The Federal Reserve announced Thursday that it would not yet raise its target for short-term interest rates, prolonging a months-long drama over when the Fed will see the economy as being health enough to withstand gradual rate hikes.
The U.S. central bank’s decision, issued Thursday following a two-day meeting in Washington, means that it will continue to hold rates near zero for at least a month longer, after keeping them there since the depths of the financial crisis in 2008.
The decision to delay tightening Thursday is a sign that Fed Chairwoman Janet Yellen and her colleagues believe that one of the main conditions they set for raising rates has not been yet: The economy isn’t clearly signaling that inflation will rise toward 2 percent in the months and years ahead.
That conclusion, reached after years of job growth and recovery from the financial crisis, was controversial among Fed officials in the lead up to Thursday’s decision.
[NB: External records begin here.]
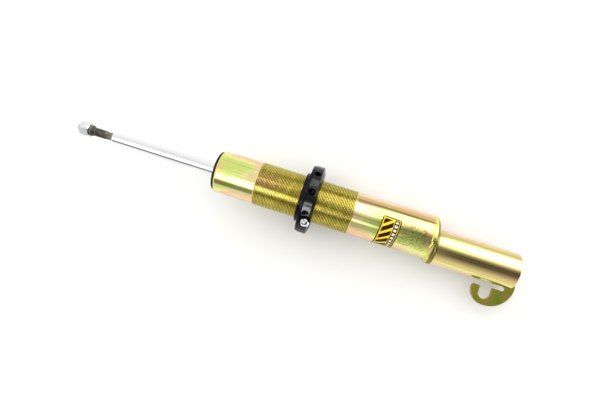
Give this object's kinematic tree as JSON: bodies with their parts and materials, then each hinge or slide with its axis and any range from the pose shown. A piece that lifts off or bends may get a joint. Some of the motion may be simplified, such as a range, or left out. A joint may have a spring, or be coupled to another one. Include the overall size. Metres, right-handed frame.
{
  "type": "coilover strut",
  "caption": "Adjustable suspension strut: threaded damper body, chrome rod, split height ring with spring seat, eccentric clamp tube and hose hook.",
  "frame": {"origin": "centre of the flat end face of the lower clamp tube", "axes": "+X along the strut's axis out of the lower end face, so the rod points to -X; +Y away from the hose bracket, +Z square to the bracket's plate"},
  "size_m": [0.632, 0.1101, 0.0934],
  "materials": {
    "yellow_zinc": "yellow zinc plate, iridescent satin",
    "chrome": "polished hard chrome",
    "black_anodised": "black anodised, semi-gloss",
    "bright_zinc": "bright zinc plate",
    "plain_steel": "plain ground steel",
    "sintered": "sintered iron, matt",
    "black_rubber": "matt",
    "dust_cap_plastic": "glossy black",
    "guide_bronze": "sintered bronze",
    "band_plastic": "filled fluoropolymer",
    "label_film": "printed film"
  },
  "bodies": {
    "housing": {"threaded_body": "yellow_zinc", "end_plate": "yellow_zinc", "lower_clamp_tube": "yellow_zinc", "lower_end_cap": "yellow_zinc", "hose_bracket": "yellow_zinc", "label": "label_film", "dust_cap": "dust_cap_plastic", "oil_seal": "black_rubber", "rod_guide": "sintered", "guide_bush": "guide_bronze", "guide_o_ring": "black_rubber", "cylinder_tube": "plain_steel", "base_valve_body": "sintered", "base_valve_disc": "plain_steel", "base_valve_spring": "plain_steel", "base_valve_nut": "plain_steel", "base_valve_bolt": "plain_steel"},
    "piston_band": {"piston_band": "band_plastic"},
    "rod": {"piston_rod": "chrome", "piston": "sintered", "compression_shims": "plain_steel", "rebound_shims": "plain_steel", "piston_nut": "plain_steel", "rebound_stop": "plain_steel", "rebound_bumper": "black_rubber"},
    "top_nut": {"top_nut": "bright_zinc", "top_washer": "plain_steel"},
    "spring_seat": {"spring_seat": "black_anodised"},
    "adjuster_ring": {"adjuster_ring": "black_anodised"},
    "clamp_screw": {"clamp_screw": "bright_zinc"}
  },
  "joints": [
    {"name": "rod_stroke", "type": "slide", "parent": "housing", "child": "piston_band", "axis": [1, 0, 0], "range_m": [0, 0.14], "stiffness_N_per_m": 350, "springref_m": -0.45},
    {"name": "rod_spin", "type": "hinge", "parent": "piston_band", "child": "rod", "pos_m": [-0.3325, 0.0095, 0], "axis": [1, 0, 0], "continuous": true},
    {"name": "top_nut_turn", "type": "hinge", "parent": "rod", "child": "top_nut", "pos_m": [-0.613, 0.0095, 0], "axis": [1, 0, 0], "continuous": true},
    {"name": "ring_turn", "type": "hinge", "parent": "spring_seat", "child": "adjuster_ring", "pos_m": [-0.278, 0.0095, 0], "axis": [1, 0, 0], "range_deg": [-10830, 8670]},
    {"name": "seat_height", "type": "slide", "parent": "housing", "child": "spring_seat", "axis": [1, 0, 0], "range_m": [-0.06, 0.048]},
    {"name": "clamp_screw_turn", "type": "hinge", "parent": "adjuster_ring", "child": "clamp_screw", "pos_m": [-0.2784, -0.02583, 0.01286], "axis": [0, 0.342, 0.9397], "continuous": true}
  ],
  "couplings": [
    {"joint": "ring_turn", "follows": "seat_height", "rad_per_m": 3141.6}
  ]
}
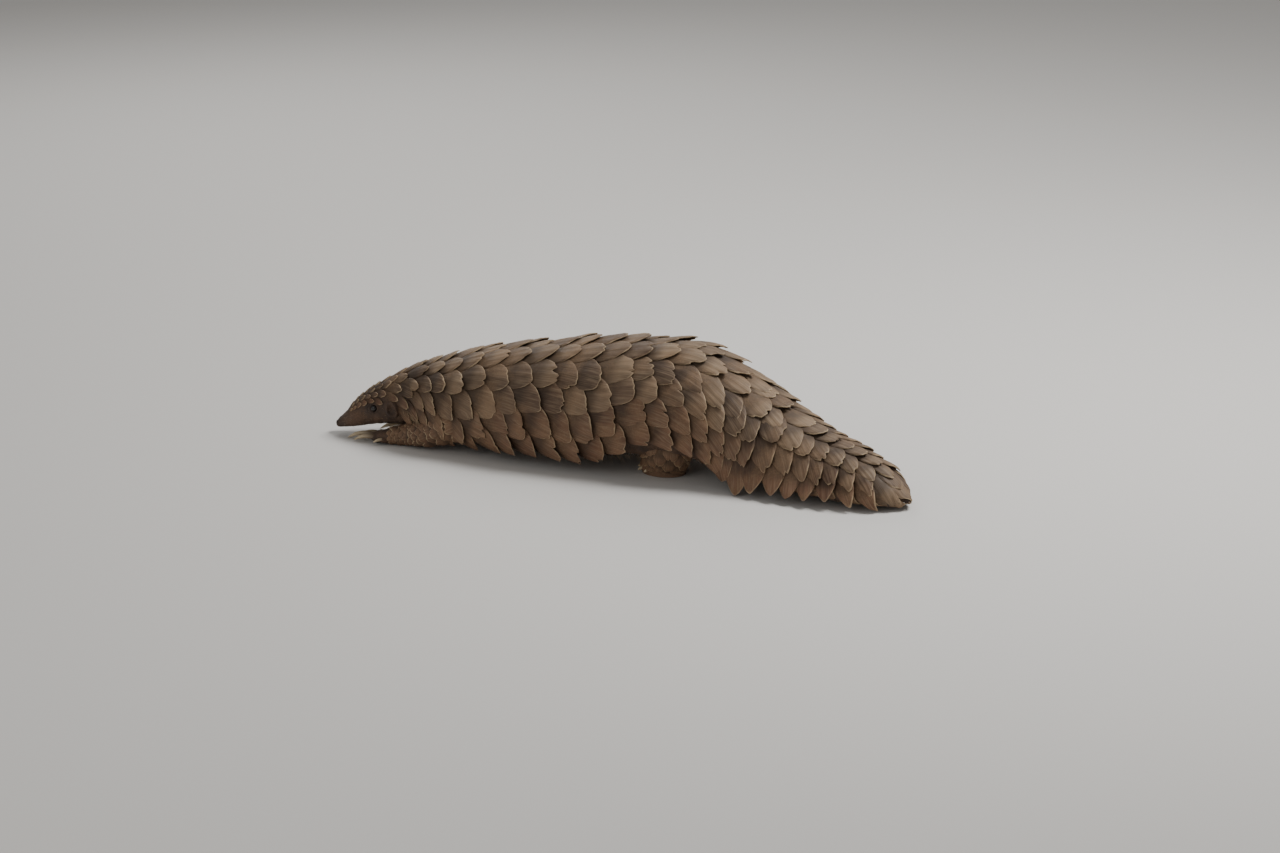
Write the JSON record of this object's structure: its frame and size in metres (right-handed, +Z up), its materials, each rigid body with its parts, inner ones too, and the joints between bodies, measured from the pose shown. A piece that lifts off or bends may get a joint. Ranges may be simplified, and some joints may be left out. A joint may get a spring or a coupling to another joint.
{
  "type": "pangolin",
  "caption": "Ground pangolin lying low with its nose to the ground, arched scaly back, stretched foreleg and broad bent tail.",
  "frame": {"origin": "floor level, at the middle of the animal's length and width", "axes": "+Z up, -X towards the head, +X towards the tail, -Y towards the animal's left side"},
  "size_m": [0.9253, 0.252, 0.1943],
  "materials": {
    "scales": "dull dry horn, grey-brown with pale worn edges",
    "hide": "bare dark grey-brown skin with sparse bristles",
    "claw": "pale worn horn",
    "eye": "wet and dark"
  },
  "bodies": {
    "root": {"eye_left": "eye", "eye_right": "eye", "ear_left": "hide", "ear_right": "hide", "head": "scales", "neck": "scales", "chest": "scales", "rump": "scales", "tail_root": "scales", "tail_middle": "scales", "tail_end": "scales", "foreleg_left": "hide", "foreleg_right": "hide", "hindleg_left": "hide", "hindleg_right": "hide", "claw_fore_left_inner": "claw", "claw_fore_left_second": "claw", "claw_fore_left_middle": "claw", "claw_fore_left_fourth": "claw", "claw_fore_left_outer": "claw", "claw_fore_right_inner": "claw", "claw_fore_right_second": "claw", "claw_fore_right_middle": "claw", "claw_fore_right_fourth": "claw", "claw_fore_right_outer": "claw", "claw_hind_left_inner": "claw", "claw_hind_left_second": "claw", "claw_hind_left_middle": "claw", "claw_hind_left_fourth": "claw", "claw_hind_left_outer": "claw", "claw_hind_right_inner": "claw", "claw_hind_right_second": "claw", "claw_hind_right_middle": "claw", "claw_hind_right_fourth": "claw", "claw_hind_right_outer": "claw"}
  },
  "joints": []
}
Nevertheless, despite the fact that the U.S. economy has moved from crisis, massive job loss, and widespread foreclosures to near-normalcy in the time that the Fed has held rates near zero, several recent events have given Yellen and company concern.
China has faced questions about its growth prospects. The dollar has appreciated sharply, and world markets have experienced wild swings.
“Recent global economic and financial developments may restrain economic activity somewhat and are likely to put further downward pressure on inflation in the near term,” the statement read, adding that officials would monitor overseas developments.
In addition to those recent unwelcome developments, the Fed also has failed to hit its 2 percent inflation target for the past three years, leading some at the central bank to express concern about the belief that prices will rise as expected in the next few years.
Jeffrey Lacker, president of the Federal Reserve Bank of Richmond, dissented from the decision, arguing that the Fed should have raised its target interest rate to .25 to .50 percent. It was the first vote against a monetary policy decision this year.
Postponing the rate hike sets up further speculation about when the Fed could act, even though Yellen and Vice Chairman Stanley Fischer have long argued that the exact timing of “liftoff” is less important than the pace at which they’ll raise rates in the years to come.
The Fed’s October meeting is one possibility. Generally, the Fed does not make high-profile decisions except at one of the four quarterly meetings each year that include a Yellen press conference and updated projections from Fed officials. Yellen, however, has said that every meeting is a “live meeting,” and that the Fed could call a teleconference to make the announcement.
If not October, the December meeting is even more likely. Prior to Thursday’s meeting, bond market prices indicated that investors, on balance, expect a rate rise by then, and many high-profile private-sector economists, such as Goldman Sachs’ economists, had predicted a rate rise then. Those expectations match Yellen’s repeated assurances throughout the year that she expected a rate increase in 2015.
Whenever the Fed decides to act, it sent a signal on Thursday that more monetary easing is justified given the current economic conditions and outlook.
The Fed’s target interest rate, a rate at which banks lend funds to each other overnight, influences all interest rates of longer maturity throughout the economy. Those include Treasury securities, business loans, and consumer credit products like home loans and credit cards.
Yellen was set to face the media later Wednesday afternoon.